The packaging of specialty coffee presents its own dilemma. While consumers may savor the aroma and flavor of their freshly packaged beans, single-use plastic packaging tarnishes the coffee industry’s sustainability image. This plastic packaging contributes to global plastic pollution, with thousands of tons being used annually in the coffee industry alone. Despite attempts at recycling, much of this plastic ends up in landfills or oceans, where it can generate methane gas or pose threats to marine life.

Labor Rights

When examining the sustainability of the coffee industry, it's essential to confront the labor rights violations and exploitation prevalent in many coffee-producing regions. In addition to environmental concerns, the specialty coffee industry also grapples with serious labor rights issues. Some workers endure harsh conditions, including prolonged hours under the sun, wages that fall below a living wage, and inadequate access to essential amenities like clean water and healthcare. These conditions exact a toll on the physical and mental well-being of coffee farmers and laborers, perpetuating a cycle of poverty and exploitation.

Growing Practices

Despite these challenges, specialty coffee embodies elements of sustainability that deserve recognition. The specialty coffee industry often advocates for environmentally friendly farming practices. A significant amount of coffee farms are transitioning to shade-grown coffee, which preserves biodiversity and protects ecosystems. Additionally, a considerable number of specialty coffee producers have embraced organic cultivation methods, diminishing the need for synthetic pesticides and fertilizers. These practices not only contribute positively to the environment but also improve the quality and flavor of the coffee.

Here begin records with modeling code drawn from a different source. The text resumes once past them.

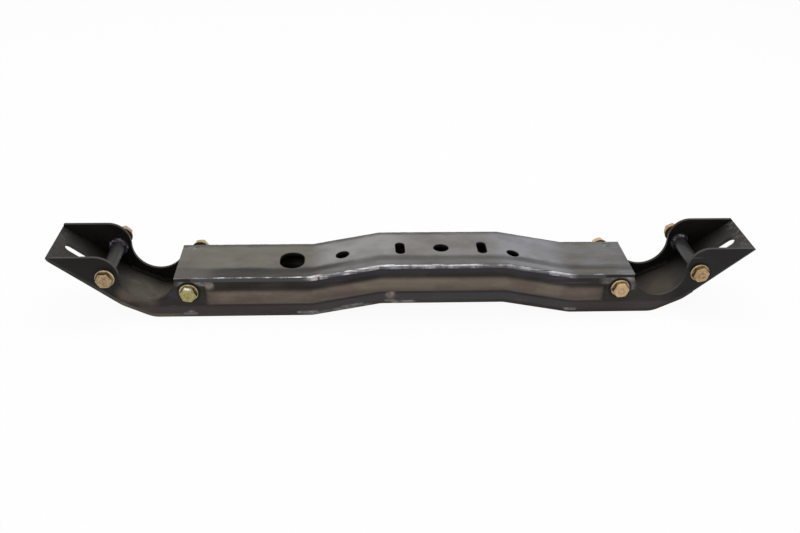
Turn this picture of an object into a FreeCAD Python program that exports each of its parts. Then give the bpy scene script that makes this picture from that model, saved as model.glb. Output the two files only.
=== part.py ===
import FreeCAD, Part
import math
import os

# Welded plate crossmember that carries a transmission between two frame rails.
# Millimetres, +X along the beam, +Y to the rear, +Z up.
# The origin is the axis of the pad's centre hole, at the top face of the pad.

# Beam
overall_length = 919.0          # tip to tip
beam_width = 89.0               # over the outer faces of the side plates
beam_height = 58.5              # over the top and bottom plates, beside the hump
top_thickness = 4.76
bottom_thickness = 4.76
side_thickness = 4.76

# Hump that lifts the pad
pad_offset = 47.0               # pad centre, to the right of the beam's middle
pad_length = 163.0              # flat top of the hump
hump_length = 344.0             # between the outer bends of the hump
hump_rise = 17.2
hump_bend_radius = 30.0

# Exhaust dips, one in each arm
dip_inset = 123.5               # tip to dip centre
dip_height = 60.0               # dip centre above the underside
dip_radius = 35.0
dip_corner_radius = 4.0         # inner top corner of each side plate
shoulder_radius = 28.0          # rounded outer edge of each dip
front_left_drop = 4.3           # front plate's left arm is cut lower than the others

# Sloping arms
first_bend_inset = 126.5        # tip to the arm's first bend
first_bend_angle = 26.0
second_bend_inset = 88.0        # tip to its second bend
left_arm_angle = 38.2
right_arm_angle = 39.4
arm_bend_radius = 34.0
tip_corner_radius = 1.0
front_left_tip_radius = 5.0     # ground rounder than the other three
left_arm_step = 2.0             # left side plates' top edge above the bottom plate's tip
ground_edge = 4.5               # bevel on the right arm's lower front edge, at the tip
ground_edge_start = 1.0         # same, at the arm's second bend

# Slots that bolt the arms to the frame
end_slot_width = 15.5
end_slot_length = 48.0
end_slot_edge = 13.3            # from the tip to the slot, along the slope
left_slot_rearward = 2.5        # left slot's middle behind the beam's

# Holes in the top plate, measured from the pad's centre hole
centre_hole_diameter = 21.0
pad_slot_width = 13.0
pad_slot_length = 31.5
pad_slot_spacing = 109.7
left_hole_diameter = 17.5
left_hole_distance = 131.5
right_hole_diameter = 17.5
right_hole_distance = 95.0
right_hole_forward = 12.0
access_hole_width = 33.0
access_hole_length = 43.0
access_hole_distance = 198.5

# Pressed stiffening bead along both side plates
bead_height = 27.0
bead_depth = 8.0
bead_crease_radius = 2.5
bead_bolt_gap = 19.5            # from each end of the bead to the inner bolt's axis
bead_ramp = 9.0
bead_lift = 30.0                # bead centre above the underside

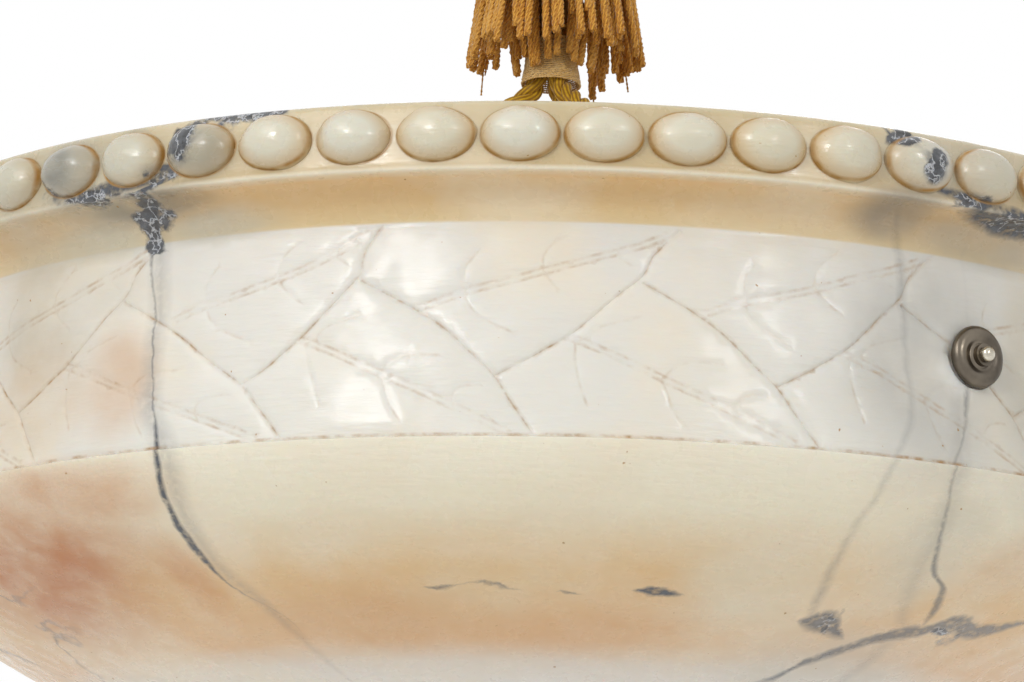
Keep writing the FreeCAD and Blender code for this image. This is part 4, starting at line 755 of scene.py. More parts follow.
THREAD_SILK = SpunSilk("whipping_thread", "whipping_silk", "#FFDC94", "#E4B466", 3.0, 2.5, 0.4, "#FFE3A8")
STONE = Alabaster("polished_alabaster", "alabaster", DOWN_VEINS + ROUND_VEINS)


# ---- camera, light and floor ------------------------------------------------
@dataclass(frozen=True)
class Studio:
    """The camera at the photograph's place, soft lamps and a pale floor."""

    camera_place: tuple[float, float, float] = (0.0, -1.0106, -0.6381)
    pitch: float = 13.226
    yaw: float = 0.655
    roll: float = 1.071
    focal_pixels: float = 3122.1
    image_width: float = 1024.0
    sensor_mm: float = 36.0
    floor_z: float = -1.5
    lamps: tuple[tuple[str, tuple[float, float, float], float, float], ...] = (
        ("lamp_left", (-0.95, -1.95, 0.28), 0.42, 10.5),
        ("lamp_right", (1.2, -1.8, 0.28), 0.36, 5.5),
        ("lamp_soft", (-1.6, -1.9, 1.3), 1.5, 14.0),
        ("lamp_rear", (0.3, 2.2, 0.6), 1.4, 12.0),
    )

    def camera(self) -> None:
        """Make the camera with the photograph's angle and lens."""
        data = bpy.data.cameras.new("photo_camera")
        data.sensor_width = self.sensor_mm
        data.lens = self.focal_pixels / self.image_width * self.sensor_mm
        data.clip_start = 0.01
        view = bpy.data.objects.new("photo_camera", data)
        turn = (Matrix.Rotation(math.radians(self.yaw), 4, "Z")
                @ Matrix.Rotation(math.radians(90 + self.pitch), 4, "X")
                @ Matrix.Rotation(math.radians(self.roll), 4, "Z"))
        view.matrix_world = Matrix.Translation(self.camera_place) @ turn
        bpy.context.scene.collection.objects.link(view)
        bpy.context.scene.camera = view
        bpy.context.scene.view_settings.view_transform = "Standard"

    def light(self) -> None:
        """Hang the soft lamps and set the plain world."""
        for name, place, size, power in self.lamps:
            data = bpy.data.lights.new(name, "AREA")
            data.shape = "DISK"
            data.size = size
            data.energy = power
            lamp = bpy.data.objects.new(name, data)
            lamp.location = place
            lamp.rotation_euler = (Vector((0, 0, -0.45)) - Vector(place)).to_track_quat("-Z", "Y").to_euler()
            bpy.context.scene.collection.objects.link(lamp)
        world = bpy.data.worlds.new("plain_room")
        world.use_nodes = True
        bpy.context.scene.world = world
        tree = world.node_tree
        backdrop = next(n for n in tree.nodes if n.type == "BACKGROUND")
        backdrop.inputs["Color"].default_value = (1.0, 1.0, 1.0, 1.0)
        tree.links.new(self.seen(tree, 0.58, 1.0), backdrop.inputs["Strength"])

    def seen(self, tree: bpy.types.NodeTree, lit: float, shown: float) -> bpy.types.NodeSocket:
        """Return one value for light on the object, and another for what the eye and gloss see."""
        path = add_node(tree, "ShaderNodeLightPath").outputs
        direct = add_node(tree, MATH, (path["Is Camera Ray"], path["Is Glossy Ray"]),
                          operation="MAXIMUM").outputs[0]
        looked = add_node(tree, MATH, (direct, path["Is Transmission Ray"]), operation="MAXIMUM").outputs[0]
        return add_node(tree, RANGE, (looked, 0.0, 1.0, lit, shown)).outputs[0]

    def floor(self) -> None:
        """Lay the pale floor."""
        half = 8.0
        corners = [(-half, -half, self.floor_z), (half, -half, self.floor_z), (half, half, self.floor_z),
                   (-half, half, self.floor_z)]
        material = bpy.data.materials.new("pale_floor")
        material.use_nodes = True
        shader = next(n for n in material.node_tree.nodes if n.type == "BSDF_PRINCIPLED")
        shader.inputs["Base Color"].default_value = linear("#F2F1EF")
        shader.inputs["Roughness"].default_value = 0.9
        shader.inputs["Emission Color"].default_value = (1.0, 1.0, 1.0, 1.0)
        glossy = add_node(material.node_tree, "ShaderNodeLightPath").outputs["Is Glossy Ray"]
        glow = add_node(material.node_tree, MATH, (glossy, 0.35), operation="MULTIPLY")
        material.node_tree.links.new(glow.outputs[0], shader.inputs["Emission Strength"])
        mesh = bpy.data.meshes.new("floor")
        mesh.from_pydata(corners, [], [(0, 1, 2, 3)])
        mesh.materials.append(material)
        link_mesh("floor", mesh)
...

Innovations in sustainability are also emerging within the specialty coffee sector. From carbon offsetting initiatives to alternative packaging solutions, stakeholders are exploring creative ways to minimize environmental impact and promote responsible consumption. For instance, some coffee companies are starting reforestation projects in coffee-growing areas. These companies team up with organizations to plant trees in places hit by deforestation, helping to balance out the carbon emissions that come from making and transporting coffee. By investing in reforestation, these companies restore ecosystems in coffee-growing communities.


The commitment to fair compensation for farmers should also be noted in specialty coffee’s sustainability efforts. Unlike conventional coffee markets, specialty coffee roasters prioritize paying farmers above-market prices. Many specialty coffee companies also engage in direct trade relationships with farmers, transparent supply chains, and community development initiatives, all contributing to developing stronger coffee-growing communities.


The sustainability of specialty coffee is complex and multifaceted. While it faces significant challenges, from carbon-intensive transportation to plastic pollution, it also embodies values of fairness, environmental responsibility, and innovation. By confronting these challenges and embracing a holistic approach to sustainability, the specialty coffee industry can continue to evolve. At the end of the day, any effort is better than no effort at all.